Greasing the groove trains these motor patterns and motor units to contract smoothly and with more efficiency when performing a certain motor pattern.  In other words, you practice a specific movement, such as a deadlift, as frequently as possible in order to train the movement itself more than the muscles.

So when people ask the question of what is grease the groove?  I simply respond by saying that it is movement practice for strength gains.

How Does It Work?

Applying grease the groove is very simple.  Pick any exercise you want to get stronger and perform a small number of repetitions (2-3 reps) throughout the day as often as possible.  Typically, I recommend for beginners to perform the reps every hour on the hour.

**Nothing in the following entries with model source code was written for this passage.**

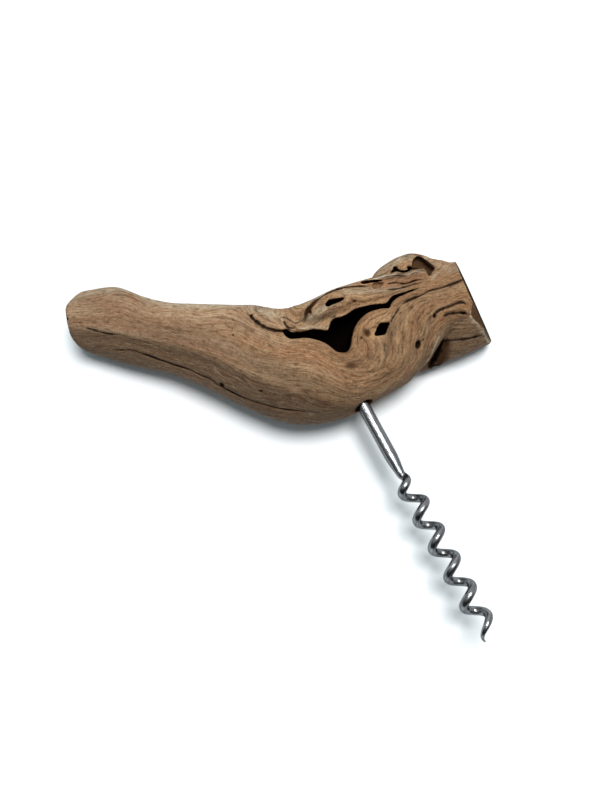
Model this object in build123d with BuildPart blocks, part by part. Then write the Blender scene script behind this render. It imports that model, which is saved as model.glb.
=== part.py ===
from build123d import *

# A straight-pull corkscrew: a steel screw set with resin in a handle of old vine wood.
#
# Millimetres. The origin is on the screw's axis where it enters the wood. -Y runs along the screw
# to its point, and +Z is up from the table that the corkscrew lies on.

import math
import os
from collections import namedtuple

# Screw
shank_radius = 2.3
shank_length = 20.0  # straight part, from the wood to the neck
neck_length = 9.5  # along which the rod is drawn down to wire
neck_straight = 7.2  # first part of the neck, which is still on the screw's axis
wire_radius = 1.45
coil_radius = 2.95  # middle of the wire to the screw's axis
coil_pitch = 10.4
coil_turns = 4.4  # at full radius
coil_phase = 180.0  # where the first full turn starts, in degrees round the screw from +X
run_in_turn = 230.0  # degrees over which the wire swings out from the axis to the coil
point_radius = 0.25
point_turn = 245.0  # degrees that the tapered point goes on round
point_draw = 1.2  # how far the point is pulled out beyond the pitch of the coil
point_curl = 0.25  # share of the coil's radius by which the point curls in
point_taper = 1.6  # power of the share of the point's turn, in which the wire gets thinner

# Anchor in the handle
tail_length = 15.0  # part of the rod that is inside the wood
groove_depth = 0.35
groove_width = 1.2
groove_spacing = 3.0
first_groove = 2.25  # from the rod's end to the middle of its first groove
resin_gap = 0.8  # from the rod to the drilled hole's wall
resin_bottom = 1.0  # from the rod's end to the bottom of the drilled hole
resin_recess = 1.2  # the resin stops this far inside the hole's mouth
drill_point_angle = 118.0

# Handle
screw_height = 18.0  # screw's axis above the table

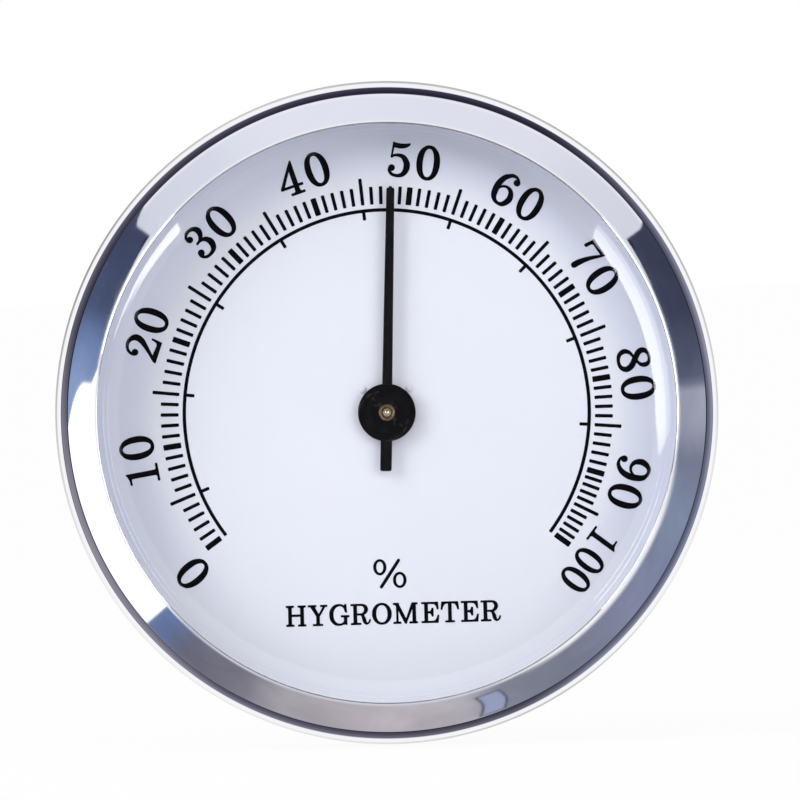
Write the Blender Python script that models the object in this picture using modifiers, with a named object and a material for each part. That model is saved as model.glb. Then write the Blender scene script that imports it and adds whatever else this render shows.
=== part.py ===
"""Dial hygrometer, 70 mm across: a wall instrument with a humidity-sensing spiral strip.

World frame: metres, +Z up, the dial faces -Y. The origin is on the pointer's axis, halfway
between the flat back that rests on the wall and the bezel's lip. Every piece hangs under an
empty in the plane of the back, turned 90 degrees about X, so a piece's own +Z is the way out
through the crystal, its own +X is the viewer's right and its own +Y is up. Sizes are in mm,
and a height (any name with Z) is measured from the wall.
"""

import math

import bmesh
import bpy

MM = 0.001
TURN = 2.0 * math.pi

# ---------------------------------------------------------------- driving dimensions, mm
GAP = 0.05                  # usual gap between neighbouring pieces

BEZEL_R = 35.0              # outside radius of the whole instrument
BEZEL_SHEET = 0.5           # gauge of the spun sheet
BEZEL_LIP_R = 30.6          # inner edge round the crystal
BEZEL_LIP_Z = 19.0          # highest point of the instrument
BEZEL_BAND_R = 33.6         # where the sloping band turns into the corner
BEZEL_BAND_Z = 18.1
BEZEL_REAR_Z = 9.75         # rolled edge behind the case flange

CASE_R = 32.2
CASE_FLANGE_R = BEZEL_R - BEZEL_SHEET - 0.15
CASE_WALL = 1.2
CASE_BACK = 1.6
CASE_FLANGE_Z = BEZEL_REAR_Z + BEZEL_SHEET + 0.1
CASE_FRONT_Z = 15.5
LEDGE_Z = 12.6              # ledge behind the dial's rim
LEDGE_R = 31.0
CASE_BORE_R = 3.3           # screwdriver hole over the adjuster

VENTS = 6
VENT_R0, VENT_R1, VENT_W = 11.5, 24.5, 2.4
KEYHOLE_Y, KEYHOLE_R = 16.5, 3.5
KEYSLOT_Y, KEYSLOT_R = 22.0, 1.8

DIAL_R = 33.3
DIAL_Z0 = LEDGE_Z + GAP
DIAL_Z1 = DIAL_Z0 + 0.5
DIAL_BORE_R = 2.2

LENS_R = 33.9
LENS_FLANGE_Z0, LENS_FLANGE_Z1 = CASE_FRONT_Z + 0.1, 17.1
LENS_SHOULDER_R, LENS_FOOT_R = 28.3, 30.1
LENS_CROWN_Z, LENS_SHOULDER_Z = 18.3, 17.95
LENS_THICK = 1.5

PLATE_Z0, PLATE_Z1 = 11.8, LEDGE_Z
PLATE_REACH, PLATE_END_R = 13.0, 6.2
BRIDGE_Z0, BRIDGE_Z1 = 3.6, 4.4
BRIDGE_END_R = 3.0
BEARING_HOLE_R = 1.80       # central hole of the plate and of the bridge
PILLAR_X, PILLAR_R = 14.5, 2.0
PILLAR_WAIST_R = PILLAR_R - 0.5
RIVET_XY = 2.45             # the dial rivets sit at (+-x, +x), just outside the pointer disc
RIVET_HOLE_R = 0.32

ARBOR_R = 0.62
ARBOR_HOLE_R = ARBOR_R + 0.04
ARBOR_TIP_Z = 15.35
ARBOR_FRONT_R = 0.46        # reduced end that carries the pointer
ARBOR_PIVOT_R = 0.35        # reduced end in the adjuster post
COLLET_R = 1.9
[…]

Now this may not seem like anything special, but if you add all of those repetitions up throughout the day, you will get a good amount of repetitions.  For example, let’s say you are trying to improve your pull-ups with grease the groove.  You perform 1 set of 3 repetitions every hour for 12 hours.  Well you don’t have to be a mathematician to figure out that you performed 36 repetitions throughout the day.

The best part of all of this is that since there are such long rest periods between each set, your form is perfect for all of those repetitions.  Thus, you practiced your pull-ups perfectly.

When you are in a training session and performing high rep sets, your form will slowly start to deteriorate as time goes on and the nervous system will have a harder time coordinating and executing those motor patterns.  Grease the groove trains around this problem.

Best Exercises To Use It For

By far the best exercises to use grease the groove for are bodyweight exercises.  I have seen tremendous success with this method, both for myself and for others.  This is because bodyweight training demands perfect form on the progressions.  You can’t just muscle your way to a planche, you have to have perfect technique.

This technique can also be used for barbell exercises, such as a deadlift.  Now barbell exercises  are pretty simple to learn compared to some of the more advanced bodyweight exercises.  However, when the weight starts to increase past certain thresholds for these lifts, your body has to write new motor patterns to lift these heavier weights even though the exercise is fundamentally the same.  So let’s say you are having trouble with deadlifting 365 lbs.  You can deadlift 50-80% of your 1RM (185-295 lbs) every hour on the hour for 2 reps for an entire day.  This will help strengthen the nervous system for that heavy 365 attempt.

Although this technique can be applied to anything, it is really best for the types of exercises listed above.  The only other time I would recommend using it is when you are just trying to perfect your technique rather than getting stronger.  Some examples are kettlebell snatches, double unders, etc.  Do not use it for assistance exercises.


1.  This can be repeated forever

For a beginner, this technique can be repeated for quite a long time (1-2 months).  However, for an advanced lifter it will be a much shorter time frame (1-3 weeks); this too will all depend on the intensity of the weight.  Nothing ever lasts forever.  Therefore, you need to be strategic when using grease the groove.  I usually recommend it when you hit a “never-ending” plateau, or when you just want to increase the repetitions of a particular exercise.

2.  This will get me huge

Although this is not entirely accurate, let me elaborate.  It will allow you the ability to get huge, but this technique itself will not add large amounts of mass.  Remember, the whole purpose of grease the groove is to train the nervous system.  Therefore, the reps for the most part will be kept low (especially for barbell exercises).  To add mass we want high reps (8-12) with medium to heavy weights.  So with the strength you get, you’ll then be able to apply your new max totals to a higher volume program, allowing you to add some significant mass.

3.  Training this often will make me over-trained

No it won’t.  Overtraining is a concern only for professional and elite athletes.  Most of the general public as well as most fitness enthusiasts are nowhere near overtrained.  This doesn’t mean you should try to max out every day, but you still need to push yourself.  Keep your intensity between 50-80% of your 1RM (for barbell lifts) when using this method.  For bodyweight exercises, you want to keep the same percentage except you want to use it for your max amount of reps.  For simplicities sake lets say you are trying to increase the amount of reps of pull-ups you can do and your current rep max is 10 reps.  Then for the first week of grease the groove do 5 reps, the second week 6 reps and so on.

4.  I can do this for all of my exercises

No, do not do that.  There is an old saying that I refer to when I think of multitaskers, you can either be great at few things, or suck at a bunch of things.  Never use this technique for more than 1-2 exercises.  Focus on the most important exercise first, then once perfected, move onto the other exercises.  There is no such thing as overnight success.